LONDON — The U.K. pay TV market has “delivered significant benefits to consumers,” but there are “warning signs” relating to some areas where choice may be limited, regulator Ofcom has reported.
The org, which is being lobbied by rivals of satcaster BSkyB to look at its dominance, said the market delivers “reasonable” levels of consumer satisfaction, and — at $8 billion — the biggest source of revenue to the U.K. broadcast industry, but there were possible concerns.
These included whether vertically integrated combos like BSkyB have the incentive to sell their premium content, such as sport and movies, to other platforms and if firms are able to compete effectively for premium content.

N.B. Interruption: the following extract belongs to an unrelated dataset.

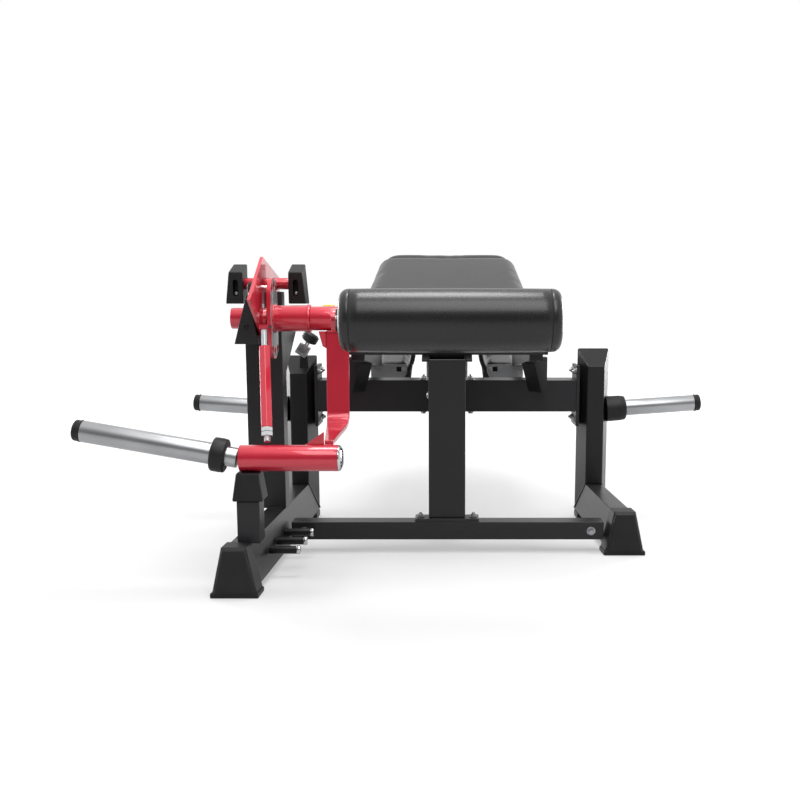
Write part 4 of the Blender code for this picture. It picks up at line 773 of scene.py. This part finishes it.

Ofcom also suggested that the practice of consumers having to buy a basic package before they are allowed to buy premium content could be limiting choice.

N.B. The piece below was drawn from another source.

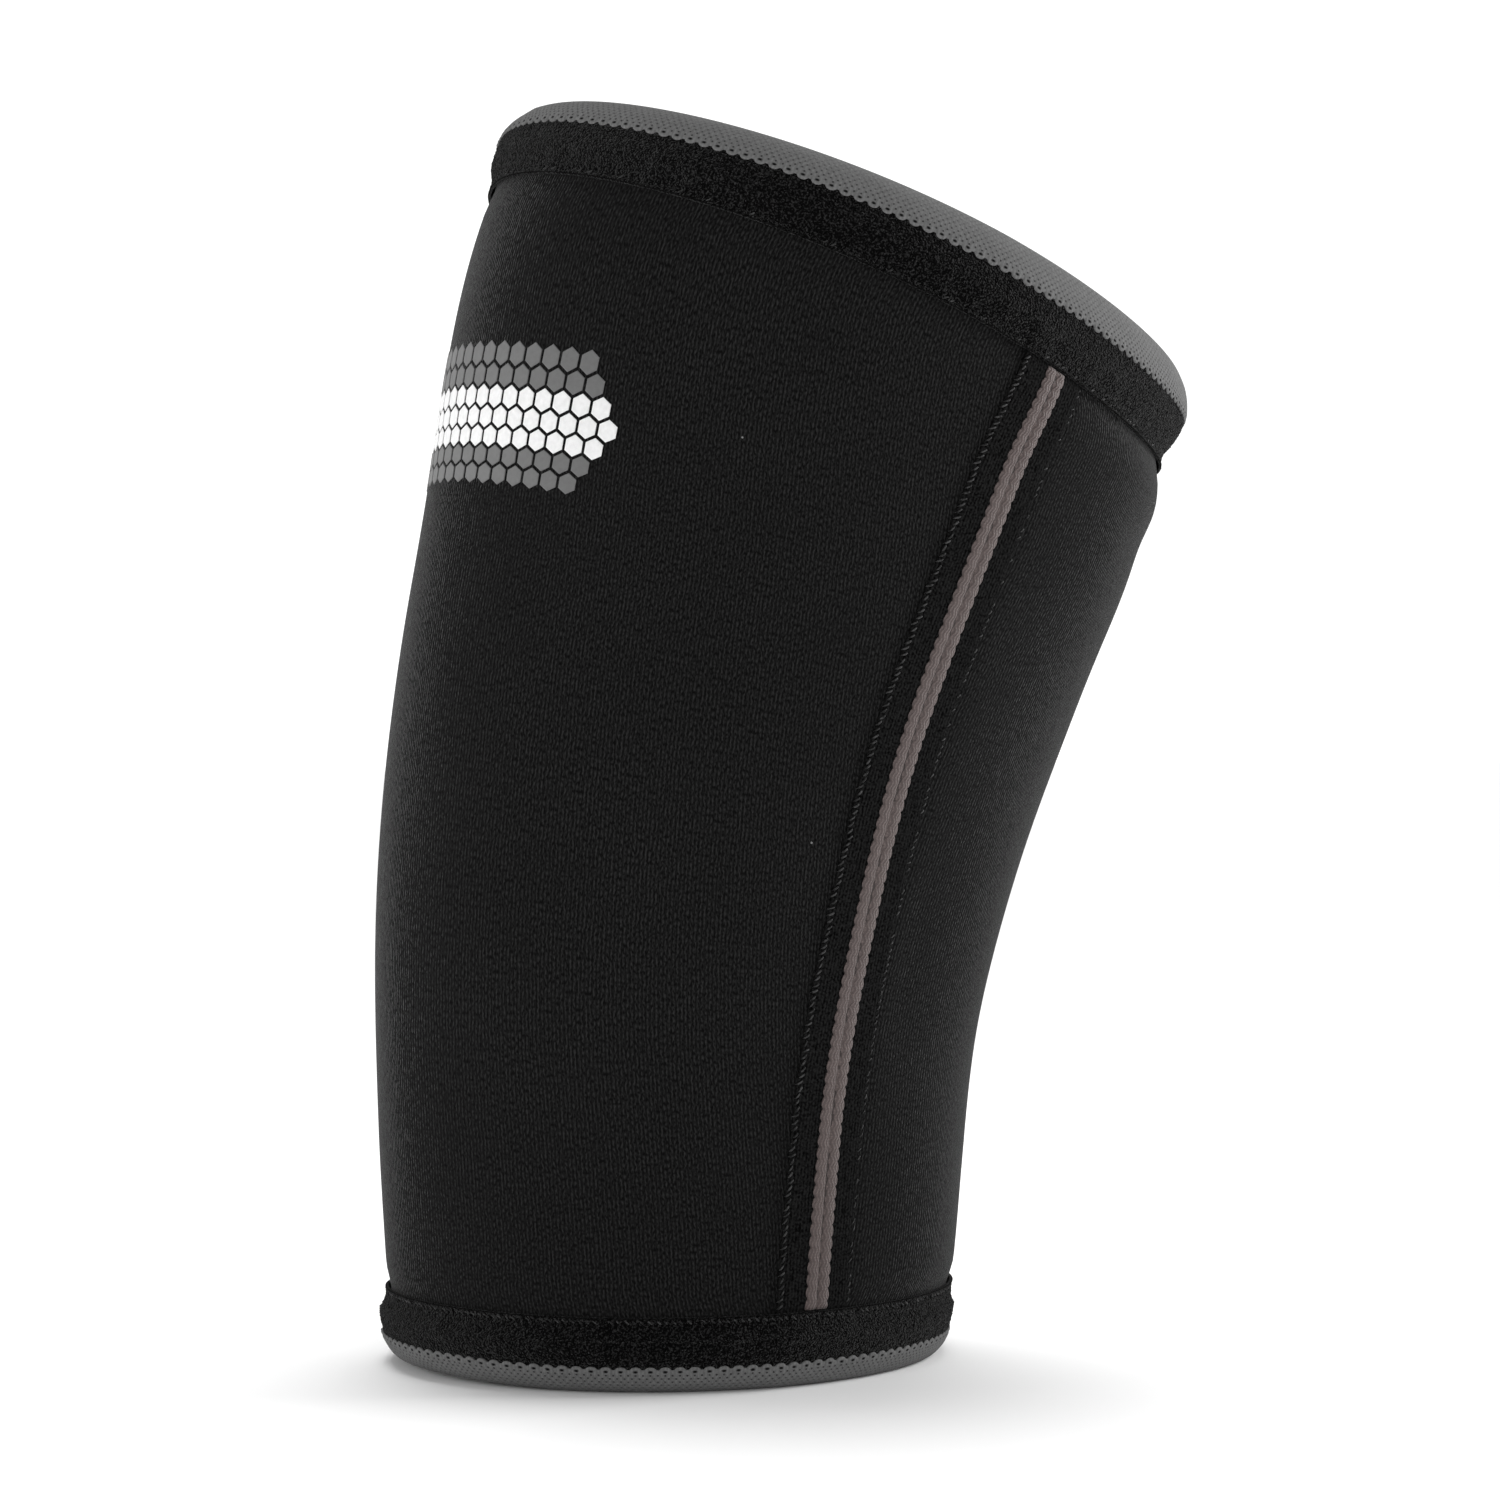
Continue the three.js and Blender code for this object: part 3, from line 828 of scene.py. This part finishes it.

Publication of the 133-page Ofcom document came as the regulator launched a consultation on competition in the U.K. pay TV market.
A submission from BSkyB’s rivals, including cable giant Virgin Media and sports specialist Setanta, accused the satcaster of running “a vicious circle of control,” especially over film and sports rights, which crushes competition.
Ofcom said it had “not yet reached a view on the existence of competition problems.”
BSkyB and Virgin Media are involved in a bitter dispute after they failed to agree a new carriage deal for Sky channels in February.
This led to the satellite platform pulling several webs, including Sky One, from Virgin.